Por consiguiente, el salario mínimo, cuando no se traduce en despidos o encarecimiento de los productos, puede perfectamente implicar una redistribución en favor del grupo de trabajadores que lo percibe pero a costa no de omnipotentes capitalistas, sino de pequeños empresarios de clase media (en Israel, los ingresos medios de aquellos empresarios con mayor porcentaje de salarios mínimos en plantilla eran comparables a los salarios medios de la economía). No de ricos a pobres sino de familias modestas a otras familias modestas (acaso algo más pobres).
¿Cabe pensar que el análisis que efectuaron Drucker, Mazirov y Neumark para Israel distaría mucho de lo que puede suceder en España? No. Si analizamos la distribución, por tamaño del establecimiento, de los asalariados que perciben el sueldo mínimo comprobaremos que los perceptores del SMI se concentran, con muchísima diferencia, en las micropymes y que se hallan cuasi del todo ausentes en las grandes empresas.

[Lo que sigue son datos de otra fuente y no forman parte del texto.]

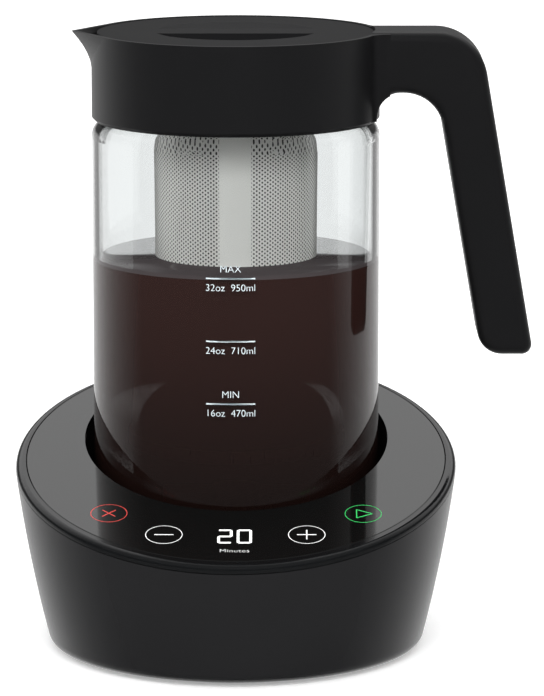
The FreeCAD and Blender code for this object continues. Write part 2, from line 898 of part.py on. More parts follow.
def make_lid_plug():
    """Ring that fits the collar's bore, with a pour window and a filter sleeve."""
    sleeve_out = groove_r + lid_clear + sleeve_wall
    sleeve_top = top_z - pocket_depth - pocket_floor - 2 * lid_clear
    ledge_top = lug_low_z - lug_play
    wall = tube(plug_r, plug_r - plug_wall, plug_low_z, plug_top_z, 0, pitcher_y)
    floor = tube(plug_r, sleeve_r, plug_low_z, plug_low_z + plug_floor, 0, pitcher_y)
    sleeve = tube(sleeve_out, groove_r + lid_clear, plug_low_z, sleeve_top, 0, pitcher_y)
    ledge = tube(sleeve_out, sleeve_r, ledge_top - ledge_h, ledge_top, 0, pitcher_y)
    plug = wall.fuse([floor, sleeve, ledge])
    for angle in lug_angles():
        notch = sector(
            filter_r_top, groove_r + lid_clear, 0, ledge_top + past, angle + release_deg,
            notch_deg, pitcher_y,
        )
        plug = plug.cut(notch)
    low = plug_low_z + window_low
    window = sector(plug_r - plug_wall - past, plug_r + past, low, low + window_h, 180,
                    window_deg, pitcher_y)
    drain = sector(sleeve_out + past, plug_r - plug_wall - past, plug_low_z - past,
                   plug_low_z + plug_floor + past, 180, window_deg * 2, pitcher_y)
    groove_low = plug_low_z + gasket_up
    groove = tube(plug_r + past, plug_r - gasket_in, groove_low, groove_low + gasket_h, 0, pitcher_y)
    return plug.cut([window, drain, groove]).removeSplitter()


def make_lid_gasket():
    """Silicone ring in the plug's groove."""
    z0 = plug_low_z + gasket_up
    return tube(plug_r + gasket_out, plug_r - gasket_in, z0, z0 + gasket_h, 0, pitcher_y)


def make_lid_cap():
    """Turning cap with a grip bar across a dished finger pocket."""
    low = recess_z + plug_top_gap / 2
    high = top_z - cap_drop
    cap = vertical(lid_recess_r - lid_clear, low, high, 0, pitcher_y)
    cap = round_edges(cap, cap_edge, lambda e: e.BoundBox.ZMin > high - cap_edge
                      and e.Length > collar_r)
    under = pocket_r + pocket_floor
    cap = cap.fuse(vertical(under, top_z - pocket_depth - pocket_floor, low, 0, pitcher_y))
    skirt_r = plug_r - plug_wall - lid_clear
    skirt = tube(skirt_r, skirt_r - skirt_wall, low - skirt_h, low, 0, pitcher_y)
    window_z = plug_low_z + window_low
    window = sector(skirt_r - skirt_wall - past, skirt_r + past, window_z, window_z + window_h,
                    180, window_deg, pitcher_y)
    cap = cap.fuse(skirt.cut(window))
    dish_r = (pocket_r ** 2 + pocket_depth ** 2) / (2 * pocket_depth)
    dish = Part.makeSphere(dish_r, Vector(0, pitcher_y, high - pocket_depth + dish_r))
    bar = block(2 * big, pocket_bar, big, 0, pitcher_y, 0)
    return cap.cut(dish.cut(bar)).removeSplitter()


def make_filter_rim():
    """Ring at the filter's mouth with bayonet lugs."""
    inner = filter_r_top + filter_fit
    ring = tube(filter_r_top + rim_wall, inner, rim_top_z - rim_h, rim_top_z, 0, pitcher_y)
    for angle in lug_angles():
        lug = sector(filter_r_top + rim_wall / 2, groove_r, lug_low_z, lug_low_z + lug_h, angle,
                     lug_deg, pitcher_y)
        ring = ring.fuse(lug)
    return ring.removeSplitter()


def make_filter_screen():
    """Tapered steel tube of the filter."""
    low = filter_low_z + filter_cup_thick
    return revolve([
        (filter_r_low, low),
        (filter_r_top, rim_top_z),
        (filter_r_top - filter_wall, rim_top_z),
        (filter_r_low - filter_wall, low),
    ], pitcher_y)


def make_filter_base():
    """Pressed cup that closes the filter."""
    low = filter_low_z
    taper = filter_taper / (rim_top_z - low)
    room = filter_r_low + filter_fit + taper * filter_cup_h
    cup = vertical(room + filter_cup_thick, low, low + filter_cup_h, 0, pitcher_y)
    cup = round_edges(cup, filter_cup_thick, lambda e: abs(e.BoundBox.ZMax - low) < 0.01)
    return cup.cut(vertical(room, low + filter_cup_thick, big, 0, pitcher_y))


nodes = {
    "base_housing": make_base_housing,
    "bottom_plate": make_bottom_plate,
    "foot_ring": make_foot_ring,
    "base_screws": make_base_screws,
    "rim_ring": make_rim_ring,
    "touch_panel": make_touch_panel,
    "pitcher_well": make_pitcher_well,
    "touch_board": make_touch_board,
    "touch_springs": make_touch_springs,
    "display_module": make_display_module,
    "motor": make_motor,
    "motor_bracket": make_motor_bracket,
    "motor_screws": make_motor_screws,
    "main_board": make_main_board,
    "power_supply": make_power_supply,
    "capacitors": make_capacitors,
    "cord_gland": make_cord_gland,
    "motor_shaft": make_motor_shaft,
    "magnet_carrier": make_magnet_carrier,
    "drive_magnets": make_drive_magnets,
    "glass_vessel": make_glass_vessel,
    "pour_collar": make_pour_collar,
    "collar_seal": make_collar_seal,
    "stirrer_paddle": make_stirrer_paddle,
    "stirrer_magnet": make_stirrer_magnet,
    "lid_plug": make_lid_plug,
    "lid_gasket": make_lid_gasket,
    "lid_cap": make_lid_cap,
    "filter_rim": make_filter_rim,
    "filter_screen": make_filter_screen,
    "filter_base": make_filter_base,
}

os.makedirs("parts", exist_ok=True)
for name, make in nodes.items():
    shape = make()
    box = shape.BoundBox
    shape.exportStep("parts/" + name + ".step")
    print(name, len(shape.Solids), shape.isValid(), round(shape.Volume),
          "x %.1f %.1f y %.1f %.1f z %.1f %.1f" % (
              box.XMin, box.XMax, box.YMin, box.YMax, box.ZMin, box.ZMax))
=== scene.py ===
import math

import bmesh
import bpy
from mathutils import Matrix, Vector


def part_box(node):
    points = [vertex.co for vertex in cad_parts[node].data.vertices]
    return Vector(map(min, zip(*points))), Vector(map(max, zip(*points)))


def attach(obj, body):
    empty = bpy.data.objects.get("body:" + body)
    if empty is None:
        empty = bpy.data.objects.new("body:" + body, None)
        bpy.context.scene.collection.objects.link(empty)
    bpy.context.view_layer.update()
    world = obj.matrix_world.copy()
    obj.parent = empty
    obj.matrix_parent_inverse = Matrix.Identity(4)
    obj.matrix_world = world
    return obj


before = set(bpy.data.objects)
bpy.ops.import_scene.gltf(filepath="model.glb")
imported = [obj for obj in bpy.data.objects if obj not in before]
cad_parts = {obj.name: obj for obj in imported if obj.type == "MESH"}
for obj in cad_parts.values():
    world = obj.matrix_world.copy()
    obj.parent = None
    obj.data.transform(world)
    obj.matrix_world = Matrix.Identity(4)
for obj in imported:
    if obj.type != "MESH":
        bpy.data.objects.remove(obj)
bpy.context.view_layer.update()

# Base housing
# A deep bowl moulded in black ABS, polished to a satin gloss. It widens upwards and is
# cut off on a slope, with a dark seam where the rim ring sits on it.
mm = 0.001


def linear(colour):
    """Turns an sRGB hex colour into the linear RGBA that a shader takes."""
    parts = [int(colour[i:i + 2], 16) / 255 for i in (1, 3, 5)]
    return [c / 12.92 if c <= 0.04045 else ((c + 0.055) / 1.055) ** 2.4 for c in parts] + [1.0]


def put(tree, kind, inputs, **settings):
    """Adds a node with its settings. An input is a value or another node's output."""
    made = tree.nodes.new(kind)
    for name, value in settings.items():
        setattr(made, name, value)
    for name, value in inputs.items():
        if isinstance(value, bpy.types.NodeSocket):
            tree.links.new(value, made.inputs[name])
        else:
            made.inputs[name].default_value = value
    return made


def start_material(name):
    """A material with its node tree and its shader node."""
    made = bpy.data.materials.new(name)
    made.use_nodes = True
    return made, made.node_tree, made.node_tree.nodes["Principled BSDF"]


def moulded_plastic(name, colour, roughness, specular, grain, relief, ior=1.5):
    """Injection-moulded plastic: the mould's fine grain as relief, and a faint drift in
    colour and gloss that comes from handling and from how the plastic flowed."""
    made, tree, shader = start_material(name)
    place = put(tree, "ShaderNodeTexCoord", {}).outputs["Object"]
    fine = put(tree, "ShaderNodeTexNoise", {"Vector": place, "Scale": 1 / grain, "Detail": 3.0})
    drift = put(tree, "ShaderNodeTexNoise",
                {"Vector": place, "Scale": 1 / (45 * mm), "Detail": 2.0})
    dark = [c * 0.9 for c in linear(colour)[:3]] + [1.0]
    light = [min(c * 1.1, 1.0) for c in linear(colour)[:3]] + [1.0]
    tint = put(tree, "ShaderNodeMix", {"Factor": drift.outputs["Fac"], "A": dark, "B": light},
               data_type="RGBA")
    gloss = put(tree, "ShaderNodeMapRange", {"Value": drift.outputs["Fac"],
                                             "To Min": roughness - 0.03,
                                             "To Max": roughness + 0.03})
    bump = put(tree, "ShaderNodeBump",
               {"Height": fine.outputs["Fac"], "Strength": relief, "Distance": 0.05 * mm})
    tree.links.new(tint.outputs["Result"], shader.inputs["Base Color"])
    tree.links.new(gloss.outputs["Result"], shader.inputs["Roughness"])
    tree.links.new(bump.outputs["Normal"], shader.inputs["Normal"])
    shader.inputs["Specular IOR Level"].default_value = specular
    shader.inputs["IOR"].default_value = ior
    return made


def dress(material, *names):
    """Gives a material to whole CAD nodes."""
    for name in names:
        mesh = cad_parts[name].data
        mesh.materials.clear()
        mesh.materials.append(material)


# Satin-gloss ABS: deep black that greys towards its edges as it mirrors the room.
dress(moulded_plastic("abs_satin_moulded", "#1b1b1c", 0.26, 0.3, 0.5 * mm, 0.05), "base_housing")

# Rim ring
# A separate ring moulded in high-gloss ABS, snapped into the housing's mouth. It frames
# the touch panel with a rounded black lip.
dress(moulded_plastic("abs_gloss_moulded", "#0c0d0e", 0.1, 0.55, 0.8 * mm, 0.02), "rim_ring")

# Touch panel
# A sheet of hard-coated black acrylic let into the ring, polished like a mirror, with a
# round hole for the pitcher. Its high gloss turns grey where it mirrors white walls.
dress(moulded_plastic("acrylic_polished_black", "#0a0b0b", 0.06, 0.5, 2.0 * mm, 0.01, 1.7),
      "touch_panel")

# Pitcher well
# A deep moulded ABS cup under the panel that centres the pitcher, in fine satin black.
dress(moulded_plastic("abs_fine_satin", "#0d0d0e", 0.35, 0.3, 0.4 * mm, 0.08), "pitcher_well")

# Touch marks
# Rings and signs printed on the panel's face and lit from behind by the board's lamps:
# stop in red, less and more in white, start in green. Each is a thin film of ink.
slope = math.radians(15.8)
panel_low, panel_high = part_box("touch_panel")
panel_mid_y = (panel_low.y + panel_high.y) / 2
panel_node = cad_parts["touch_panel"]
panel_up = Vector((0, -math.sin(slope), math.cos(slope)))
panel_face = max((panel_node.matrix_world @ v.co).dot(panel_up) for v in panel_node.data.vertices)
panel_mid_z = (panel_face + panel_mid_y * math.sin(slope)) / math.cos(slope)
film = 0.04 * mm
film_gap = 0.01 * mm
capital_share = 0.69
mark_r = 7.15 * mm
mark_line = 0.28 * mm
stop_spot = (-49.8 * mm, 49.2 * mm)
less_spot = (-27.7 * mm, 66.7 * mm)
more_spot = (28.2 * mm, 66.7 * mm)
start_spot = (50.6 * mm, 49.6 * mm)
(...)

Por ejemplo, el 50% de su plantilla a jornada completa de las micropymes (menos de 10 trabajadores) cobra de media menos de 1.359 euros mensuales, mientras que en las grandes empresas (más de 250 trabajadores), este porcentaje ni siquiera alcanza al 11% de todos sus empleados.
En definitiva, subir el SMI hasta 1.400 euros mensuales (en doce pagas) tal como pretenden el PSOE y Unidas Podemos afectaría gravemente a la mitad de las micropymes nacionales y apenas tendría un impacto sobre el tan denostado Ibex 35. Es decir, afectaría desproporcionadamente a aquellas empresas que ya hoy son menos rentables, consolidando la posición de las grandes frente a las pequeñas y hundiendo los ingresos de los pequeños profesionales. Menor creación de empleo, precios más elevados y menores ganancias entre los empresarios más humildes. ¿A nadie se le ocurre una política más inteligente para mejorar los ingresos de los hogares más desfavorecidos sin perjudicar a las clases medias?